_GIVEN INFORMATION_:
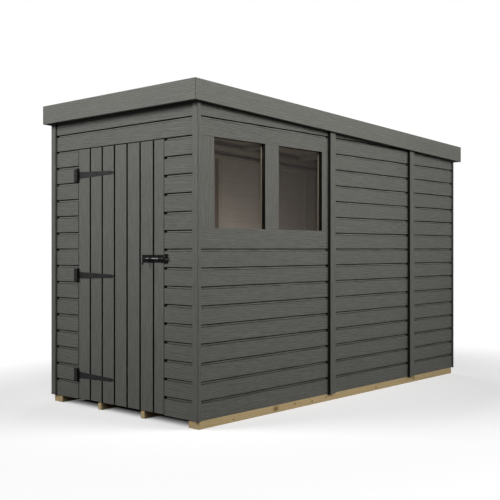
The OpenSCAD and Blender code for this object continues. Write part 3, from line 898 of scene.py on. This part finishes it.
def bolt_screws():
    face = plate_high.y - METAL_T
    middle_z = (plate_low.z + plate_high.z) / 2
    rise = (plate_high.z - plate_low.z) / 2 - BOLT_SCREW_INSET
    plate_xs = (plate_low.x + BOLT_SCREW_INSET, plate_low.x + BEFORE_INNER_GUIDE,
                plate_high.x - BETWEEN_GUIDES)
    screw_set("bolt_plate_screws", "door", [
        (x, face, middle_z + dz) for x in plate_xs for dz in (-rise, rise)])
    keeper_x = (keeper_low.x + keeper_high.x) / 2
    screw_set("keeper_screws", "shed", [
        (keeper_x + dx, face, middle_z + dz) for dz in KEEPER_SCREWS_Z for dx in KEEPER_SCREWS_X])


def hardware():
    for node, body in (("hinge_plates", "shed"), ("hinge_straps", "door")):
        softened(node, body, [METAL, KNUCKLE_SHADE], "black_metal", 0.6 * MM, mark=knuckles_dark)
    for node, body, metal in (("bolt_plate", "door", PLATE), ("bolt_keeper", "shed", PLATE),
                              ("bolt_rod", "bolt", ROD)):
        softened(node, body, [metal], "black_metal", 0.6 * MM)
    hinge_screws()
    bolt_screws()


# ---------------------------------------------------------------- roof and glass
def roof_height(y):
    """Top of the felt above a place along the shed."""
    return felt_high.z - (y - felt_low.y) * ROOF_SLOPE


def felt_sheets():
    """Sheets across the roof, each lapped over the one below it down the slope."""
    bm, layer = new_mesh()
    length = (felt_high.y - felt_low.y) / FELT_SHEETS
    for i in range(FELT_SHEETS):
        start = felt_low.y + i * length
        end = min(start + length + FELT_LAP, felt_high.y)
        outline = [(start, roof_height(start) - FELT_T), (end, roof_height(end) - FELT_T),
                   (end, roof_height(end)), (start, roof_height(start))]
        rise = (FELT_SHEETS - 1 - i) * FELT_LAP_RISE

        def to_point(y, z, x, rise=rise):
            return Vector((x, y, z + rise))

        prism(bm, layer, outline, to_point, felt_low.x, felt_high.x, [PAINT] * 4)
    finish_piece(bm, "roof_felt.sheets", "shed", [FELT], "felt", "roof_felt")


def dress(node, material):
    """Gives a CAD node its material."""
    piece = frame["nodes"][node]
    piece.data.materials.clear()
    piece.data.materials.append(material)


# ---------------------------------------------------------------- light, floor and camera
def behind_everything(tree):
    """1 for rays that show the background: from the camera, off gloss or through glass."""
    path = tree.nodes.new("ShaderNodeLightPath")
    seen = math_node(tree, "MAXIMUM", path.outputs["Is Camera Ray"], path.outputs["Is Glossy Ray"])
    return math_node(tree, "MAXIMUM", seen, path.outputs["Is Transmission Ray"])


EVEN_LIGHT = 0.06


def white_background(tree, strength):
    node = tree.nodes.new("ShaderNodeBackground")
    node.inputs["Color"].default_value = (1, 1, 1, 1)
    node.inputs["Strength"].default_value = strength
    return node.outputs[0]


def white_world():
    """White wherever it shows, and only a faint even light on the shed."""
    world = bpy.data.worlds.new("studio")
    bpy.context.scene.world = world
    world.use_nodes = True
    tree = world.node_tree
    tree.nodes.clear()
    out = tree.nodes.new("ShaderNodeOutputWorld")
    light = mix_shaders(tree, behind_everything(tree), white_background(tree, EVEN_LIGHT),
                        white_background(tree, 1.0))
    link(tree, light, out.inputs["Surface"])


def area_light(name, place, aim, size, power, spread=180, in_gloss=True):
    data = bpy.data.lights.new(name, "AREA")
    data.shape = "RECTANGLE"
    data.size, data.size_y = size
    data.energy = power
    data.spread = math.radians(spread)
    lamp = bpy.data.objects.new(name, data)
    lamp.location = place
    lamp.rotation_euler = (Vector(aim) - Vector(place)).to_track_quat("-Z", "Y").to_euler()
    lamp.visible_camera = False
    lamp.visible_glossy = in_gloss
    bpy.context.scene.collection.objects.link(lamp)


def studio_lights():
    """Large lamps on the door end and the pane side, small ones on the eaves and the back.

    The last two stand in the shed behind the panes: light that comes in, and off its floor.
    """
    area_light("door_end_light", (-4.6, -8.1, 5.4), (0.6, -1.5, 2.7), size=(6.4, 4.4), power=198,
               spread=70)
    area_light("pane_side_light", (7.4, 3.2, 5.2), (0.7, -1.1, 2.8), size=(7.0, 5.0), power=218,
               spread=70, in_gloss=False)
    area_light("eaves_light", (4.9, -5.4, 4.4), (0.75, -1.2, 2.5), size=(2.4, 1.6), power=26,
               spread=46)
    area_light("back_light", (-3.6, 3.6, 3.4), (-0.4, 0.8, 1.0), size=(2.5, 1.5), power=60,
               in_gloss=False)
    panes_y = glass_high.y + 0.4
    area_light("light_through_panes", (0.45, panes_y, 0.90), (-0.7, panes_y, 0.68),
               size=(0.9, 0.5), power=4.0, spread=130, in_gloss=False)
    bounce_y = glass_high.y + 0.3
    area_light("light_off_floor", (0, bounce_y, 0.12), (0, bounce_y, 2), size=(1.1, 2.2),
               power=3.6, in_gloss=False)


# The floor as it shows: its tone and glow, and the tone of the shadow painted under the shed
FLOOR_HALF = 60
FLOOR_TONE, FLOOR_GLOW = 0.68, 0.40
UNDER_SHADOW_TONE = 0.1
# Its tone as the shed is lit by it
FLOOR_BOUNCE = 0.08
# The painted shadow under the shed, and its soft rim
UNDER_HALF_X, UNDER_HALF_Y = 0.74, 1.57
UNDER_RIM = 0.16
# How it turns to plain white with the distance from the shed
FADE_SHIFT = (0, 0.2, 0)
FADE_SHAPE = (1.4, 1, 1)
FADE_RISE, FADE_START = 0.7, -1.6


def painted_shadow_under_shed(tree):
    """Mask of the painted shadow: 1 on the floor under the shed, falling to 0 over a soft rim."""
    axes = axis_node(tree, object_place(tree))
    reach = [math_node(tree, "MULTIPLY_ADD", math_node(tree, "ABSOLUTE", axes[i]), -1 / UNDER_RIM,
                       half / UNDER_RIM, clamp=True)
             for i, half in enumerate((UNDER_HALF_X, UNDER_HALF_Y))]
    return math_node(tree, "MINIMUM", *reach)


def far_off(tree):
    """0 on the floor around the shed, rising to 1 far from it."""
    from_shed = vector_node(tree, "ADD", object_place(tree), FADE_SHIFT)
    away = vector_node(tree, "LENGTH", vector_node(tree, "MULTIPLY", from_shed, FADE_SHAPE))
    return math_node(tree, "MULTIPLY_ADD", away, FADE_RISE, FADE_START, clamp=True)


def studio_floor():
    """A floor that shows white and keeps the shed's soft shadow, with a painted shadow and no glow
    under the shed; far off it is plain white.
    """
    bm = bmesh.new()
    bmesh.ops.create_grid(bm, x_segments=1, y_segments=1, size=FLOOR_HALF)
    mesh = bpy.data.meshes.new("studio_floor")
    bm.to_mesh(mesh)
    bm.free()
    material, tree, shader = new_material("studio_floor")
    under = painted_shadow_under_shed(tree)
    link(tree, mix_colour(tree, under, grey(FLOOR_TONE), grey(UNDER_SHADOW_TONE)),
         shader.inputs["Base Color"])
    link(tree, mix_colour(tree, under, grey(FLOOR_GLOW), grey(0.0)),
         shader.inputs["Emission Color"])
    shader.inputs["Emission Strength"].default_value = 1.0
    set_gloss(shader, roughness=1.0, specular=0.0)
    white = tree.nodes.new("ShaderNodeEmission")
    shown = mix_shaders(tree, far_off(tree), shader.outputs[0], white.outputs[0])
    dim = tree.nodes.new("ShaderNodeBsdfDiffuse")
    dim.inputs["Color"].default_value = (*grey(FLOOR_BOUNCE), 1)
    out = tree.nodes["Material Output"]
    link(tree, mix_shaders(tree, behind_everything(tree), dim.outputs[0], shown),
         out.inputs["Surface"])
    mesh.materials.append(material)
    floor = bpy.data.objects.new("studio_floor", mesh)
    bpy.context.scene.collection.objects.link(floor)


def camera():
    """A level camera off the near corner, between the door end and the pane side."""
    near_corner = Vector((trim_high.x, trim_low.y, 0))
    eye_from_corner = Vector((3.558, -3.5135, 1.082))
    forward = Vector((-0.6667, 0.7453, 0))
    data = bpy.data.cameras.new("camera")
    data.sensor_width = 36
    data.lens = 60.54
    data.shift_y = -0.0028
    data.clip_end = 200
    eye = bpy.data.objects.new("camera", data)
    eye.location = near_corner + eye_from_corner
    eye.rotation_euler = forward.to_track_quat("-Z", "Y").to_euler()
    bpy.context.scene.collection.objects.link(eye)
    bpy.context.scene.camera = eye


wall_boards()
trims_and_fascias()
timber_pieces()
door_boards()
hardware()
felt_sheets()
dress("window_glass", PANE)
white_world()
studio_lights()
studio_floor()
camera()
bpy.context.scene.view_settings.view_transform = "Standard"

_WORK TO DO_:
Starting at the top of the data above, repeat every line exactly until the line containing "return Vector((x, y, z + rise))" has been given, then stop.

_CORRECT OUTPUT_:
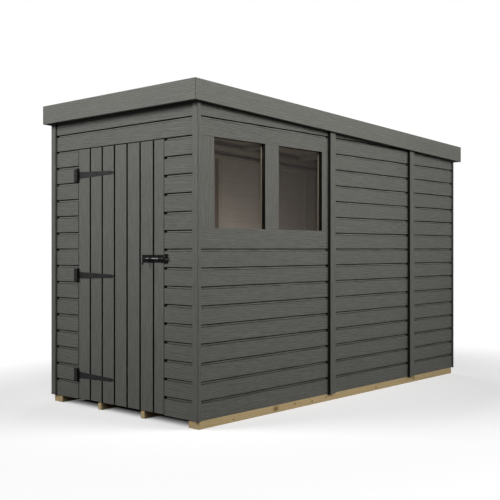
The OpenSCAD and Blender code for this object continues. Write part 3, from line 898 of scene.py on. This part finishes it.
def bolt_screws():
    face = plate_high.y - METAL_T
    middle_z = (plate_low.z + plate_high.z) / 2
    rise = (plate_high.z - plate_low.z) / 2 - BOLT_SCREW_INSET
    plate_xs = (plate_low.x + BOLT_SCREW_INSET, plate_low.x + BEFORE_INNER_GUIDE,
                plate_high.x - BETWEEN_GUIDES)
    screw_set("bolt_plate_screws", "door", [
        (x, face, middle_z + dz) for x in plate_xs for dz in (-rise, rise)])
    keeper_x = (keeper_low.x + keeper_high.x) / 2
    screw_set("keeper_screws", "shed", [
        (keeper_x + dx, face, middle_z + dz) for dz in KEEPER_SCREWS_Z for dx in KEEPER_SCREWS_X])


def hardware():
    for node, body in (("hinge_plates", "shed"), ("hinge_straps", "door")):
        softened(node, body, [METAL, KNUCKLE_SHADE], "black_metal", 0.6 * MM, mark=knuckles_dark)
    for node, body, metal in (("bolt_plate", "door", PLATE), ("bolt_keeper", "shed", PLATE),
                              ("bolt_rod", "bolt", ROD)):
        softened(node, body, [metal], "black_metal", 0.6 * MM)
    hinge_screws()
    bolt_screws()


# ---------------------------------------------------------------- roof and glass
def roof_height(y):
    """Top of the felt above a place along the shed."""
    return felt_high.z - (y - felt_low.y) * ROOF_SLOPE


def felt_sheets():
    """Sheets across the roof, each lapped over the one below it down the slope."""
    bm, layer = new_mesh()
    length = (felt_high.y - felt_low.y) / FELT_SHEETS
    for i in range(FELT_SHEETS):
        start = felt_low.y + i * length
        end = min(start + length + FELT_LAP, felt_high.y)
        outline = [(start, roof_height(start) - FELT_T), (end, roof_height(end) - FELT_T),
                   (end, roof_height(end)), (start, roof_height(start))]
        rise = (FELT_SHEETS - 1 - i) * FELT_LAP_RISE

        def to_point(y, z, x, rise=rise):
            return Vector((x, y, z + rise))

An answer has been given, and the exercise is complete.